There was a bugfix in collective.collectionfilter which may be relevant to your use case: Fix bug where filter urls was getting utf encoded then made into unicode again [djay]
Described here: collective.collectionfilter/CHANGES.rst at main · collective/collective.collectionfilter · GitHub

I see that I have 3.2.1 installed, but I tested 3.5 and 3.1 and both produced the same error.

Maybe the solution could be to 'use unicode instead of ascii' for the contributors index ?

If the list of contributors is not giving you issues in other situations (e.g. tags on the document itself), then I would look at the values the querybuilder is passing to the search catalog. This will help you find out where the error is taking place.

Have you tried upgrading to Plone 5.1-latest :wink: These types of corner cases have a tendency to magically disappear in later versions.

It it on a live site, so I dont really want to change too much unless I have to, so I will need to test it on a copy ( or wait until the teachers of that school go on strike, probably in a few days :slight_smile: )

Update: I did a check and see that the Subject index works without unicode error. A bit strange, maybe, since they both use Keyword index (and I though both are unicode indexes)

Update 2: This is even stranger (?). I removed the Subject index, and indexed another field with the Subject index, and c.collectionfilter does still show the 'the (right) Subject values in the portlet. (It is not a caching issue, I made a new ).
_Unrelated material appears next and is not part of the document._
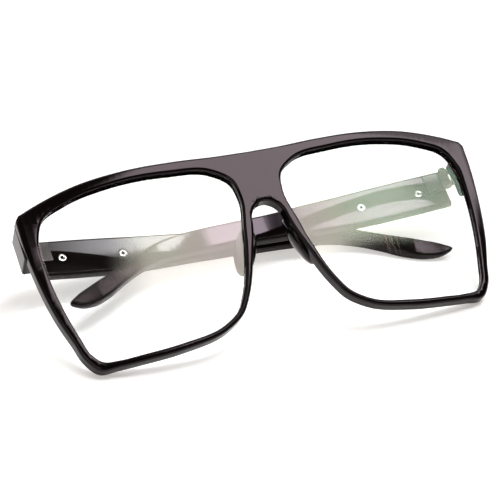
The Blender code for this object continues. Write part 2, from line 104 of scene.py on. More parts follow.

To me, the value that is passed for "Subject" and "contributors" is exactly the same ( both show 'query': '\xc3\x86\xc3\x98\xc3\x85', but only 'Subect' works, so I have a feeling something else is going on)

I just did an install of collection filter 4.0 on Plone 5.2.6. Now, the unicode errors are gone.

I could not find anything in any change log which makes me understand why.

Does anyone have an idea about why it now works now?

(PS: I have some dependencies which prevents me from upgrading the site)

Which python version? In py2 the Subject index was an utf-8 encoded string, that's why there were always problems when searching by that index. Since py3 everything is unicode and these problems should be gone.

Actually, the Subject works 'always', but any other field that uses the same index type (Keyword Index) gives unicode error.

PS: Both are tested with Python 2.7

Then your indexing method should encode everything the same like the Subject indexer does: plone.dexterity/content.py at 2.6.x · plone/plone.dexterity · GitHub

I suppose that is the way to go, but it gives me unicode error too ( UnicodeDecodeError: 'ascii' codec can't decode byte 0xc3 in position 0: ordinal not in range(128) )

UPDATE; Wild guess, but could it be that 'somewhere else', something is trying to convert to unicode something that is already unicode. I did a check, and content of 'creators' is already unicode.

UPDATE2: I installed Plone 5.2.x and collectionfilter 3.5.2 and it does not work (in fact, no errors are show, but the result is not filtered).
Then I updated some (py) files with those from the latest 4 branch, and it worked. Then I used the same setup on a 5.1.5 site, and it did not work (same unicode errors as before).

UPDATE 3 (december 5, 2022): By 'accident', I discovered that collection filter has its own indexer, which does:

    @indexer(IDexterityContent)
    def subject_indexer(obj):
        """Subject indexer. Returns EMPTY_MARKER, if no subjects are set.
        """
        cat = ICategorization(obj, None)
        cats = getattr(cat, 'subjects', None) or (EMPTY_MARKER, )
        cats = tuple([it.encode('utf-8', 'replace') for it in cats])
        return cats